At a press conference earlier this month on September 8, Jim Free, associate administrator of NASA’s Exploration Systems Development Mission Directorate, said their next launch attempt would be Friday, September 23. “We’re trying to deconflict with the DART impact,” he said. “The conflict there is the use of the Deep Space Network… We picked the 23rd so that some of our critical events… critical requirements post initial launch would fall on the other side of the impact of DART, on the 26th [of September].”

September 23 is no longer an option. But their next choice, September 27, keeps Artemis I “on the backside of DART”, Free said.

Listening to messages from space

The DSN is a collection of facilities that are equidistant from each other across the world. The three DSN communication stations are located in Goldstone, California; Madrid, Spain; and Canberra, Australia, and together they help connect a mission’s team to its spacecraft.

The DSN is the Earth-side link for radio transmissions to fly off or come back. They allow scientists to know the location of their spacecraft, to send them commands, and to downlink critical data.

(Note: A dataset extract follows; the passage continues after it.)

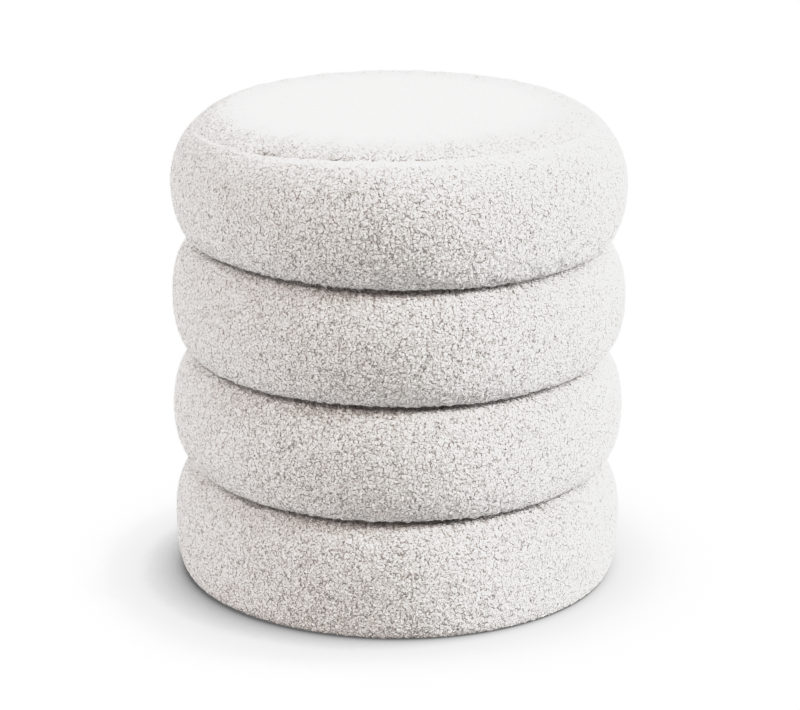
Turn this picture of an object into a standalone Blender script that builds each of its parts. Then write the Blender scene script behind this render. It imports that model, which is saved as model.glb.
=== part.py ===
"""Round storage footstool: a drum of three padded rings with a padded lid, all covered in curly cloth.

Metres, +Z up. The origin is the middle of the underside, on the floor. Every piece is a turned solid about
the Z axis, made from half of its section by a Screw modifier.
"""

import math

import bmesh
import bpy

# Driving dimensions
OUTER_RADIUS = 0.210  # widest point of every ring and of the lid
RING_PITCH = 0.107  # from one crease to the next
RING_NAMES = ("ring_lower", "ring_middle", "ring_upper")  # from the floor up
CREASE_RADIUS = 0.183  # where a ring's round side turns into its flat top or bottom
FOOT_RADIUS = 0.194  # edge of the flat on which the lowest ring stands
STORAGE_RADIUS = 0.165  # inner wall of the rings
GAP = 0.0003  # between two pieces that touch

LID_WIDEST = 0.054  # height of the lid's widest point above its underside
LID_SHOULDER = 0.119  # height of the edge of the lid's nearly flat top
LID_HEIGHT = 0.123  # height of the middle of the lid's crown
SHOULDER_RADIUS = 0.145  # radius of the edge of the lid's nearly flat top
SEAM_RADIUS = 0.179  # radius of the seam between top panel and band

BOARD_RADIUS = 0.176  # board under the lid and board in the bottom
BOARD_THICKNESS = 0.008
STEP_RADIUS = 0.162  # the lid's step, which drops into the storage opening
STEP_DEPTH = 0.014
STEP_CHAMFER = 0.002

# Roundness of a padded side: 2 is an ellipse, more is squarer
RING_ROUNDNESS = 2.2
FOOT_ROUNDNESS = 2.0
SHOULDER_ROUNDNESS = 2.1

LID_BOTTOM = len(RING_NAMES) * RING_PITCH

# Facets
TURN_STEPS = 60
SIDE_POINTS = 7
CROWN_POINTS = 4

# Finishes: colour, roughness
BOUCLE = ("boucle", (0.80, 0.77, 0.74, 1.0), 0.95)
LINING = ("lining", (0.55, 0.53, 0.50, 1.0), 0.90)


def padded_quarter(start, end, roundness, points=SIDE_POINTS):
    """Superellipse quarter from the widest point (radius, height) to the point where it lies level.

    With t from 0 to a quarter turn, the radius falls by cos t and the height changes by sin t, both raised
    to 2 / roundness.
    """
    (wide_radius, wide_height), (level_radius, level_height) = start, end
    power = 2.0 / roundness
    quarter = []
    for index in range(points):
        angle = 0.5 * math.pi * index / (points - 1)
        across = math.cos(angle) ** power if index < points - 1 else 0.0
        along = math.sin(angle) ** power
        quarter.append(
            (
                level_radius + (wide_radius - level_radius) * across,
                wide_height + (level_height - wide_height) * along,
            )
        )
    return quarter


def shoulder_height(radius):
    """Height of the lid's rounded shoulder above the lid's underside, at a radius."""
    power = SHOULDER_ROUNDNESS
    share = (radius - SHOULDER_RADIUS) / (OUTER_RADIUS - SHOULDER_RADIUS)
    return LID_WIDEST + (LID_SHOULDER - LID_WIDEST) * (1.0 - share**power) ** (1.0 / power)


def shoulder_points(outer_radius, inner_radius):
    """Points on the lid's shoulder between two radii, from the outer one, evenly spaced by angle."""
    span = OUTER_RADIUS - SHOULDER_RADIUS
    power = SHOULDER_ROUNDNESS / 2.0
    first = math.acos(((outer_radius - SHOULDER_RADIUS) / span) ** power)
    last = math.acos(((inner_radius - SHOULDER_RADIUS) / span) ** power)
    points = []
    for index in range(SIDE_POINTS):
        angle = first + (last - first) * index / (SIDE_POINTS - 1)
        radius = SHOULDER_RADIUS + span * max(math.cos(angle), 0.0) ** (1.0 / power)
        points.append((radius, shoulder_height(max(radius, SHOULDER_RADIUS))))
    return points


def crown_height(radius):
    """Height of the lid's crowned top above the lid's underside: a shallow parabola inside the shoulder."""
    return LID_SHOULDER + (LID_HEIGHT - LID_SHOULDER) * (1.0 - (radius / SHOULDER_RADIUS) ** 2)


def clear_scene():
    """Remove every object of the start-up scene."""
    for obj in list(bpy.data.objects):
        bpy.data.objects.remove(obj, do_unlink=True)


def make_material(name, colour, roughness):
    """Principled material with one colour and roughness."""
    material = bpy.data.materials.new(name)
    material.use_nodes = True
    shader = material.node_tree.nodes["Principled BSDF"]
    shader.inputs["Base Color"].default_value = colour
    shader.inputs["Roughness"].default_value = roughness
    shader.inputs["Metallic"].default_value = 0.0
    material.diffuse_color = colour
    return material


def make_turned(name, profile, finish, collection, parent, closed):
    """Turn a half section about Z. The profile runs down its outer side, from top to bottom.

    An open profile starts and ends on the axis. A closed one is a ring section, joined end to start.
    """
    mesh = bpy.data.meshes.new(name)
    work = bmesh.new()
    points = [work.verts.new((radius, 0.0, height)) for radius, height in profile]
    for upper, lower in zip(points, points[1:]):
        work.edges.new((upper, lower))
    if closed:
        work.edges.new((points[-1], points[0]))
    work.to_mesh(mesh)
    work.free()
    mesh.materials.append(make_material(f"{name}_{finish[0]}", *finish[1:]))
    obj = bpy.data.objects.new(name, mesh)
    collection.objects.link(obj)
    obj.parent = parent
    screw = obj.modifiers.new("Turn", "SCREW")
    screw.axis = "Z"
    screw.angle = math.tau
    screw.steps = TURN_STEPS
    screw.render_steps = TURN_STEPS
    screw.use_merge_vertices = True
    screw.merge_threshold = 0.00005
    screw.use_smooth_shade = True
    return obj


def ring_profile(index):
    """Section of one padded ring: round outside, flat top and bottom, straight inner wall.

    The lowest ring stands on a wider flat, and its inner edge is rebated for the bottom board.
    """
    low = index * RING_PITCH
    top = low + RING_PITCH - GAP
    middle = low + 0.5 * RING_PITCH
    is_lowest = index == 0
    foot_radius = FOOT_RADIUS if is_lowest else CREASE_RADIUS
    foot_roundness = FOOT_ROUNDNESS if is_lowest else RING_ROUNDNESS
    widest = (OUTER_RADIUS, middle)
    upper_side = padded_quarter(widest, (CREASE_RADIUS, top), RING_ROUNDNESS)
    lower_side = padded_quarter(widest, (foot_radius, low), foot_roundness)
    profile = [(STORAGE_RADIUS, top), *reversed(upper_side), *lower_side[1:]]
    if is_lowest:
        rebate_radius = BOARD_RADIUS + GAP
        rebate_top = BOARD_THICKNESS + GAP
        profile += [(rebate_radius, low), (rebate_radius, rebate_top), (STORAGE_RADIUS, rebate_top)]
    else:
        profile.append((STORAGE_RADIUS, low))
    return profile


def bottom_panel_profile():
    """Section of the plain board that closes the bottom, flush with the lowest ring's underside."""
    return [(0.0, BOARD_THICKNESS), (BOARD_RADIUS, BOARD_THICKNESS), (BOARD_RADIUS, 0.0), (0.0, 0.0)]


def lid_base_profile():
    """Section of the board under the lid, with the step that drops into the storage opening."""
    step_bottom = -STEP_DEPTH
    return [
        (0.0, BOARD_THICKNESS),
        (BOARD_RADIUS, BOARD_THICKNESS),
        (BOARD_RADIUS, 0.0),
        (STEP_RADIUS, 0.0),
        (STEP_RADIUS, step_bottom + STEP_CHAMFER),
        (STEP_RADIUS - STEP_CHAMFER, step_bottom),
        (0.0, step_bottom),
    ]


def lid_band_profile():
    """Section of the lid's side band and filling: up to the seam, with a recess below for the board."""
    widest = (OUTER_RADIUS, LID_WIDEST)
    seam_height = shoulder_height(SEAM_RADIUS)
    lower_side = padded_quarter(widest, (CREASE_RADIUS, 0.0), RING_ROUNDNESS)
    upper_side = shoulder_points(OUTER_RADIUS, SEAM_RADIUS)
    recess_radius = BOARD_RADIUS + GAP
    recess_top = BOARD_THICKNESS + GAP
    return [
        (0.0, seam_height),
        *reversed(upper_side),
        *lower_side[1:],
        (recess_radius, 0.0),
        (recess_radius, recess_top),
        (0.0, recess_top),
    ]


def lid_top_panel_profile():
    """Section of the lid's top panel: flat at the seam, rounded shoulder, shallow crown."""
    underside = shoulder_height(SEAM_RADIUS) + GAP
    shoulder = shoulder_points(SEAM_RADIUS, SHOULDER_RADIUS)
    crown_radii = [SHOULDER_RADIUS * index / CROWN_POINTS for index in range(CROWN_POINTS)]
    crown = [(radius, crown_height(radius)) for radius in crown_radii]
    edge = (SEAM_RADIUS, underside)
    return [*crown, *reversed(shoulder[1:]), edge, (0.0, underside)]


def build():
    """Build every piece: the drum on the floor, and the lid under its own empty."""
    clear_scene()
    collection = bpy.data.collections.new("storage_footstool")
    bpy.context.scene.collection.children.link(collection)
    drum = bpy.data.objects.new("drum_origin", None)
    lid = bpy.data.objects.new("lid_origin", None)
    lid.location = (0.0, 0.0, LID_BOTTOM)
    for empty in (drum, lid):
        collection.objects.link(empty)

    make_turned("bottom_panel", bottom_panel_profile(), LINING, collection, drum, closed=False)
    for index, name in enumerate(RING_NAMES):
        make_turned(name, ring_profile(index), BOUCLE, collection, drum, closed=True)
    make_turned("lid_base", lid_base_profile(), LINING, collection, lid, closed=False)
    make_turned("lid_band", lid_band_profile(), BOUCLE, collection, lid, closed=False)
    make_turned("lid_top_panel", lid_top_panel_profile(), BOUCLE, collection, lid, closed=False)


build()
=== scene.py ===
"""Looks of a round storage footstool: four padded tiers in curly off-white cloth, the top one a loose lid.

Metres, +Z up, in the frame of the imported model. Every padded piece is a surface on a grid: a half section
worked out row by row, carried round the axis, then swollen by a cloth simulation and covered in curls.
"""

from __future__ import annotations

import itertools
import logging
import math
from dataclasses import dataclass, field
from enum import Enum
from typing import Any

import bpy
import numpy as np
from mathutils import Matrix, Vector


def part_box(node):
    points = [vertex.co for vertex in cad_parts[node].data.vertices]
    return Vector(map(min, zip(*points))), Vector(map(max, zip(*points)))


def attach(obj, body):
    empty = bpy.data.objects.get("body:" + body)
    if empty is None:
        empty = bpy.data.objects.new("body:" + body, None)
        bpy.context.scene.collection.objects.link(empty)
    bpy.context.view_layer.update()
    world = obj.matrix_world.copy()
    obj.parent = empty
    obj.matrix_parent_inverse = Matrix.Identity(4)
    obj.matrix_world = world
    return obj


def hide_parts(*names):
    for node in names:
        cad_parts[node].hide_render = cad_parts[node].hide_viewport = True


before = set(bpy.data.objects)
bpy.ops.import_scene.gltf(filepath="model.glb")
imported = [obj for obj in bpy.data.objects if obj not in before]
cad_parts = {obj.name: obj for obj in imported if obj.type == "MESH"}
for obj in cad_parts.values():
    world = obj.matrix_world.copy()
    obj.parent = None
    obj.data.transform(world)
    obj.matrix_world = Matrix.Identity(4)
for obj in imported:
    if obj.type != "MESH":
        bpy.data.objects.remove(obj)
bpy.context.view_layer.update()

LOG = logging.getLogger("footstool")
MM = 0.001
FULL_TURN = 2.0 * math.pi
BAKE_MAP = "OFBake"
# Mesh attribute with the pile's height, with painted shade next to the creases and in the seam's groove,
# and painted light on the seam's lip
PILE = "pile"
NAP = "nap"
# Height of the pile that leaves the cloth's colour as it is
FLAT_PILE = 0.6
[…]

“Each project only needs one antenna, although we sometimes schedule two (a backup) for critical tracking events,” Bradford Arnold, DSN manager at NASA’s Jet Propulsion Laboratory, tells Inverse.

“If they are in the same field of view over a complex — say, Goldstone Deep Space Complex, near Barstow, California — there are four distinct antennas at the complex that can support DART. Of the four, two can support Artemis.”

Despite the back-to-back relay of critical messaging and possible overlap, things will likely run smoothly. In addition to the DSN, Artemis I will lean on a satellite communications system from NASA’s Near Space Network. Both will work in tandem when the lunar segment of Artemis I, called the Orion capsule, takes final measures to leave Earth’s orbit and shoot to the Moon.

“The DSN can support both DART and Artemis at the same time … that all said, it’s the total set of missions that are vying for our limited number of antennas, so scheduling amongst the projects with the DSN is the key,” Arnold says.

“We have over 40 missions, and currently 13 antennas available.”